There’s mashed potatoes, yams, and stuffing… but nothing ties a holiday meal together quite like cranberry sauce.

It’s fresh, tart, and goes great with a rich, savory plate. (Bonus: cranberries are packed with antioxidants and vitamin C – which your body can really use during cold and flu season!)


But before you run out for cran-in-a-can, head to the kitchen and make this homemade cranberry sauce instead! Unlike the jellied stuff, this recipe is free of high-fructose corn syrup and preservatives. Instead, it contains fresh fruit and  antioxidant-rich Forever Beautiful mix.


This beauty-boosting mix contains 6 powerful skin-foods, plus your daily recommended value of vitamin C.


Makes 1 ½ cups | VEGAN, GLUTEN-FREE



  • 1 tsp Forever Beautiful mix
  • Zest of 1 medium (organic) orange
  • 12 ounces (1 bag) fresh cranberries
  • ½ cup maple syrup
  • ½ cup water
  • ½ tsp ground cinnamon



  1. Rinse the cranberries and orange well.
  2. In a medium saucepan, combine the cranberries, maple syrup and water.
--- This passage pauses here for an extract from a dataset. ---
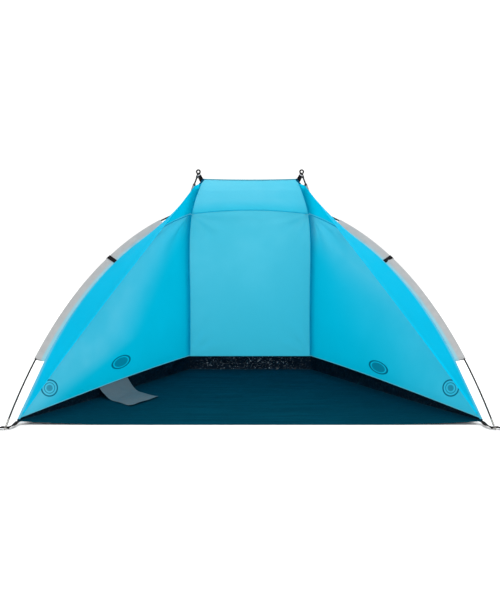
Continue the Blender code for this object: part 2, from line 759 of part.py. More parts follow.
def peg_loop(name, hinge, ahead, wide):
    """A webbing loop with a rounded end, hinged on its upper edge at the end of its strap."""
    up = np.cross(ahead, wide)
    if up[2] < 0:
        up = -up
    radius = WEBBING_WIDTH / 2
    straight = LOOP_LENGTH - radius

    def outline(border, start):
        reach = radius - border
        turns = np.linspace(-math.pi / 2, math.pi / 2, LOOP_ARC_POINTS)
        arc = [(straight + reach * math.cos(a), reach * math.sin(a)) for a in turns]
        return [(start, -reach), *arc, (start, reach)]

    hole_start = straight + radius - LOOP_BORDER - LOOP_HOLE_LENGTH
    rings = []
    for border, start, depth in (
        (0.0, 0.0, WEBBING_THICKNESS),
        (0.0, 0.0, 0.0),
        (LOOP_BORDER, hole_start, 0.0),
        (LOOP_BORDER, hole_start, WEBBING_THICKNESS),
    ):
        ring = [hinge + a * ahead + b * wide - depth * up for a, b in outline(border, start)]
        rings.append(np.array(ring))
    return loft(name, rings, WEBBING_BLACK, ring_shaped=True, origin=hinge)


def level_across(run):
    """The level direction to the right of a run towards the corner."""
    return unit(np.array([run[1], -run[0], 0.0]))


def beneath_floor(place, run):
    """A strap's station against the underside of the floor, tilted with it."""
    wide = level_across(run) * WEBBING_WIDTH / 2
    edges = np.array([place - wide, place + wide])
    for edge in edges:
        edge[2] = floor_height(edge[0], edge[1])
    centre = edges.mean(axis=0) - UP * (WEBBING_THICKNESS / 2 + STRAP_CLEARANCE)
    return centre, edges[1] - edges[0], 1.0


def front_corner():
    """Strap from under the floor's front corner, round the hoop's foot pin, to the peg loop."""
    corner = np.array([-FLOOR_FRONT_WIDTH / 2, 0.0, CORNER_LIFT])
    pole = HOOP.direction(0.0)
    foot = HOOP.point(0.0)
    centre = foot + pole * FRONT_EYELET_HEIGHT / pole[2]
    out = np.array([-1.0, 0.0, 0.0])
    out = unit(out - (out @ pole) * pole)
    wide = unit(np.cross(pole, out))
    tuck = unit(np.array(STRAP_RUN))
    under = beneath_floor(corner + tuck * STRAP_UNDER_FLOOR, tuck)
    leave = beneath_floor(corner, tuck)
    turn = corner - [FLOOR_SEAM_ALLOWANCE, STRAP_TURN_AHEAD, CORNER_LIFT * STRAP_TURN_DROP_SHARE]
    near = centre - out * STRAP_EYELET_REACH
    far = centre + out * STRAP_EYELET_REACH
    end = centre + out * (STRAP_EYELET_REACH + STRAP_END_REACH)
    end[2] = STRAP_END_HEIGHT
    along = unit(out * [1.0, 1.0, 0.0])
    stations = (
        under,
        leave,
        (turn, level_across(tuck), 1.0),
        (near, wide, 1.0),
        (far, wide, 1.0),
        (end - along * STRAP_TAIL_FLAT, level_across(-along), 1.0),
        (end, level_across(-along), 1.0),
    )
    strap = ribbon("left_front_strap", stations, WEBBING_WIDTH, WEBBING_THICKNESS, WEBBING_BLACK)
    eyelet_hole(strap, centre, pole)
    right = mirrored(strap, "right_front_strap")
    eyelet_hole(right, centre * MIRROR, pole * MIRROR)
    both_sides(eyelet("left_front_eyelet", centre, pole))
    hinge = end + along * SEAT_GAP + UP * WEBBING_THICKNESS / 2
    both_sides(peg_loop("left_front_peg_loop", hinge, along, level_across(along)))


def rear_corner():
    """Flat strap behind the floor's rear corner, with the rear pole's pin in its eyelet."""
    corner = np.array([-FLOOR_REAR_WIDTH / 2 - FLOOR_SEAM_ALLOWANCE, FLOOR_DEPTH + FLOOR_SEAM_ALLOWANCE, 0.0])
    foot = REAR.point(0.0)
    out = unit((foot - corner) * [1.0, 1.0, 0.0])
    wide = np.array([-out[1], out[0], 0.0])
    start = corner + out * 2 * SEAT_GAP
    start[2] = WEBBING_THICKNESS / 2 + SEAT_GAP
    axis = REAR.direction(0.0)
    centre = foot + axis * REAR_EYELET_HEIGHT / axis[2]
    near = centre - out * STRAP_EYELET_REACH
    far = centre + out * STRAP_EYELET_REACH
    end = far + out * STRAP_END_REACH
    end[2] = STRAP_END_HEIGHT
    strap = ribbon(
        "left_rear_strap",
        [(p, wide, 1.0) for p in (start, near, far, end - out * STRAP_TAIL_FLAT, end)],
        WEBBING_WIDTH,
        WEBBING_THICKNESS,
        WEBBING_BLACK,
    )
    eyelet_hole(strap, centre, UP)
    right = mirrored(strap, "right_rear_strap")
    eyelet_hole(right, centre * MIRROR, UP)
    both_sides(eyelet("left_rear_eyelet", centre, UP))
    hinge = end + out * SEAT_GAP + UP * WEBBING_THICKNESS / 2
    both_sides(peg_loop("left_rear_peg_loop", hinge, out, wide))


def corner_caps():
    """A moulded cap with an eye on each rear pole's top end."""
    bore = POLE_DIAMETER + 2 * POLE_FIT
    body = bore + 2 * CAP_WALL
    tip = REAR.length - EYE_NECK_LENGTH
    mouth = tip - CAP_FLOOR - CAP_DEPTH
    profile = ((REAR.length, EYE_NECK_DIAMETER), (tip, EYE_NECK_DIAMETER), (tip - CAP_WALL, body))
    profile += ((mouth, body), (mouth, bore), (tip - CAP_FLOOR, bore))
    cap = turned("left_corner_cap", REAR, profile, POLE_SIDES, CAP_PLASTIC)
    spoke = (EYE_DIAMETER - EYE_THICKNESS) / 2
    centre = REAR.point(REAR.length) + spoke * UP
    rings = []
    for turn in 2 * math.pi * np.arange(CAP_SIDES) / CAP_SIDES:
        out = np.array([math.cos(turn), 0.0, math.sin(turn)])
        deep = np.array([0.0, 1.0, 0.0])
        section = circle(EYE_THICKNESS, EYE_SECTION_SIDES)
        rings.append(np.array([centre + out * (spoke + a) + b * deep for a, b in section]))
    eye = loft("left_corner_eye", rings, CAP_PLASTIC, ring_shaped=True)
    right = mirrored(cap, "right_corner_cap")
    boolean(right, mirrored(eye, "right_corner_eye"), "UNION")
    boolean(cap, eye, "UNION")
    return centre


def corner_tabs(eye_centre):
    """Webbing from the shell's cut-off top corner to the front of the eye on the cap."""
    ends = top_edge(SIDE[1][-1])[:2]
    middle = ends.mean(axis=0)
    eye_foot = eye_centre - UP * (EYE_DIAMETER - EYE_THICKNESS) / 2
    run = unit(eye_foot - middle)
    front = unit(run[1] * run - [0.0, 1.0, 0.0])
    low = middle + run * (CLOTH_THICKNESS / 2 + TAB_CLEARANCE)
    clear = (EYE_THICKNESS + TAB_THICKNESS) / 2 + TAB_EYE_CLEARANCE
    high = eye_foot + front * clear + run * TAB_OVER_EYE
    wide = unit(np.array([run[2], 0.0, -run[0]]))
    stations = ((low, ends[1] - ends[0], 1.0), (high, wide, TAB_TOP_SHARE))
    both_sides(ribbon("left_corner_tab", stations, TAB_WIDTH, TAB_THICKNESS, WEBBING_BLACK))


def crossing_clips():
    """A snap clip on the hoop just past each crossing, and the tape that sews it to the seam."""
    at = CROSSING_DISTANCE + CLIP_BEYOND_CROSSING
    low, high = at - CLIP_WIDTH / 2, at + CLIP_WIDTH / 2
    inside = POLE_DIAMETER / 2 + POLE_FIT
    outside = inside + CLIP_WALL
    turns = np.linspace(-math.pi + CLIP_MOUTH / 2, math.pi - CLIP_MOUTH / 2, CLIP_POINTS)
    over = [(outside * math.cos(a), outside * math.sin(a)) for a in turns]
    under = [(inside * math.cos(a), inside * math.sin(a)) for a in turns]
    section = over + under[::-1]
    rings = [HOOP.ring(d, section) for d in HOOP.stations(low, high)]
    both_sides(loft("left_crossing_clip", rings, CAP_PLASTIC))
    top = HOOP.point(at, across=outside + SEAT_GAP)
    seam = roof_seam_point(top[0])
    run = unit(seam - top)
    bottom = seam - run * (CLOTH_THICKNESS + CLIP_TAPE_CLEARANCE)
    wide = HOOP.direction(at)
    stations = ((top, wide, 1.0), (bottom, wide, 1.0))
    both_sides(
        ribbon("left_crossing_tape", stations, CLIP_TAPE_WIDTH, CLIP_TAPE_THICKNESS, WEBBING_BLACK)
    )


def roof_seam_point(x):
    """The seam between rear wall and roof, above this x."""
    end = SIDE[3][0]
    share = x / end[0]
    return np.array([x, end[1], end[2] + ROOF_SEAM_RISE * (1 - share**2)])


def floor_flap(wall):
    """Loose grey cloth: it hangs from the foot of the left wall and lies out on the floor."""
    foot = wall[0][::-1]
    share = foot[:, 1] / FLOOR_DEPTH
    ends = (FLAP_START_SHARE, FLAP_END_SHARE)
    first, last = (np.array([np.interp(s, share, foot[:, k]) for k in range(3)]) for s in ends)
    run = unit(last - first)
    inward = unit(np.cross(run, UP))
    turn = np.array([math.cos(FLAP_SWING), math.sin(FLAP_SWING)])
    flat_run = unit(run * [1.0, 1.0, 0.0])
    lay = turn[0] * inward + turn[1] * flat_run
    first = first + inward * FLAP_ROOT_GAP
    last = last + inward * FLAP_ROOT_GAP
    grid = []
    seat = FLOOR_THICKNESS + FLAP_CLEARANCE + CLOTH_THICKNESS / 2
    for k in range(FLAP_ROWS + 1):
        out = k / FLAP_ROWS
        row = []
        for j in range(FLAP_COLUMNS + 1):
            root = first + (last - first) * j / FLAP_COLUMNS
            place = root + lay * FLAP_LENGTH * out
            rest = floor_height(place[0], place[1]) + seat
            hang = max(1 - out / FLAP_DROP_SHARE, 0.0) ** 2
            place[2] = rest + (root[2] - rest) * hang
            row.append(place)
        grid.append(row)
    grid = np.array(grid)
    cloth_panel("floor_flap", grid, mitres([(grid, 1)]), (), SLEEVE_GREY, origin=first)


clear_scene()
WALL_CLOTH = material("wall_polyester", (0.045, 0.44, 0.66), 0.55)
HOOD_CLOTH = material("hood_polyester", (0.02, 0.47, 0.78), 0.55)
SKIRT_CLOTH = material("skirt_sheeting", (0.004, 0.010, 0.022), 0.42)
FLOOR_CLOTH = material("floor_sheeting", (0.004, 0.040, 0.075), 0.48)
SLEEVE_GREY = material("sleeve_polyester", (0.50, 0.50, 0.53), 0.62)
WEBBING_BLACK = material("webbing", (0.012, 0.010, 0.012), 0.75)
GLASS_FIBRE = material("glass_fibre", (0.035, 0.033, 0.033), 0.38)
FERRULE_METAL = material("ferrule_metal", (0.56, 0.57, 0.58), 0.30, 1.0)
TIP_METAL = material("tip_metal", (0.60, 0.60, 0.60), 0.34, 1.0)
EYELET_METAL = material("eyelet_metal", (0.05, 0.05, 0.05), 0.35, 1.0)
CAP_PLASTIC = material("cap_plastic", (0.015, 0.014, 0.016), 0.45)
CORD_RUBBER = material("cord_elastic", (0.03, 0.03, 0.03), 0.8)

GROUND_CENTRE = bpy.data.objects.new("ground_centre", None)
bpy.context.scene.collection.objects.link(GROUND_CENTRE)

HOOP = hoop_path()
SIDE = side_curves()
REAR_CURVE = SIDE[4]
REAR = rear_path()

floor_sheet()
left_wall = sewn_shell()
floor_flap(left_wall)
socket_floor = PIN_LENGTH + TIP_FLOOR + SEAT_GAP
jointed_pole("hoop", HOOP, socket_floor, HOOP.length - socket_floor, HOOP_SECTION_COUNT)
both_sides(foot_tip("left_hoop_tip", HOOP))
pole_top = REAR.length - EYE_NECK_LENGTH - CAP_FLOOR - SEAT_GAP
jointed_pole("left_rear_pole", REAR, socket_floor, pole_top, REAR_SECTION_COUNT)
both_sides(foot_tip("left_rear_tip", REAR))
for piece in [o for o in bpy.data.objects if o.name.startswith("left_rear_pole")]:
    both_sides(piece)
sleeves()
sleeve_bands()
front_corner()
rear_corner()
corner_tabs(corner_caps())
crossing_clips()

solids = [o for o in bpy.data.objects if o.type == "MESH" and not o.hide_render]
depths = [o.location.y + v.co.y for o in solids for v in o.data.vertices]
GROUND_CENTRE.location.y = -(min(depths) + max(depths)) / 2
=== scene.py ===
import math

import bmesh
import bpy
import numpy as np
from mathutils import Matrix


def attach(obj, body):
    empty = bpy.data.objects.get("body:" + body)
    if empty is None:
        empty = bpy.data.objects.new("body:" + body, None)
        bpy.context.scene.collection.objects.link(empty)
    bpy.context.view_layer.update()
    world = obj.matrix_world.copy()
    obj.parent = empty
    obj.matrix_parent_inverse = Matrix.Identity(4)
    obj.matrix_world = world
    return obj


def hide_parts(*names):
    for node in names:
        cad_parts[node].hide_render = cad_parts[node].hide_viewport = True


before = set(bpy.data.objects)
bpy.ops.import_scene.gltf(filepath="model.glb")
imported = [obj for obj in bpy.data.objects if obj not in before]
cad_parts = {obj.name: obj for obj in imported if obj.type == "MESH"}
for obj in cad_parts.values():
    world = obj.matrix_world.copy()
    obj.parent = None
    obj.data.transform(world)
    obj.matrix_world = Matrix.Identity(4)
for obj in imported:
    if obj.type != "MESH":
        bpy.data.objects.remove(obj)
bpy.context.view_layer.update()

# Studio. The shelter stands on a white sweep in soft light from all round, with a broad
# lamp above the photographer. The camera stands 3.6 m ahead of the floor's front edge, a
# little over a metre up, and looks slightly down.
FRONT_EDGE = -0.59982
EYE_AHEAD, EYE_HEIGHT, EYE_PITCH = 3.6, 1.066, math.radians(7.45)
LENS = 46.99
SWEEP_REACH, PAPER_DROP, SKY_STRENGTH = 40.0, 0.0006, 1.12
PAPER_TONES = ((0.92, 0.92, 0.92), (0.95, 0.95, 0.95))
LAMPS = (
    ("front_lamp", (0.9, -4.6, 3.6), (0.0, 0.0, 0.5), 3.2, 68.0),
    ("top_lamp", (0.4, 0.6, 4.6), (0.0, 0.1, 0.6), 3.6, 90.0),
    ("back_lamp", (0.0, 4.4, 2.4), (0.0, 0.0, 0.5), 3.0, 60.0),
)

scene = bpy.context.scene
scene.view_settings.view_transform = "Standard"
eye = bpy.data.cameras.new("photographer")
eye.lens = LENS
camera = bpy.data.objects.new("photographer", eye)
camera.location = (0.0, FRONT_EDGE - EYE_AHEAD, EYE_HEIGHT)
camera.rotation_euler = (math.pi / 2 - EYE_PITCH, 0.0, 0.0)
scene.collection.objects.link(camera)
scene.camera = camera

sky = bpy.data.worlds.new("studio")
sky.use_nodes = True
background = sky.node_tree.nodes["Background"]
background.inputs["Color"].default_value = (1.0, 1.0, 1.0, 1.0)
background.inputs["Strength"].default_value = SKY_STRENGTH
scene.world = sky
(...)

Bring the mixture to a boil over medium-high heat, then reduce heat to medium-low and cook, stirring occasionally, until the cranberries have popped and the mixture has thickened to your liking, about 5 to 10 minutes.
  3. Remove the pot from heat and stir in the orange zest, cinnamon, and Forever Beautiful mix. Taste and, if the mixture is too tart (it should be a little tart) add more maple syrup.
  4. The sauce will continue to thicken as it cools. Keep in the refrigerator, covered, for up to 2 weeks.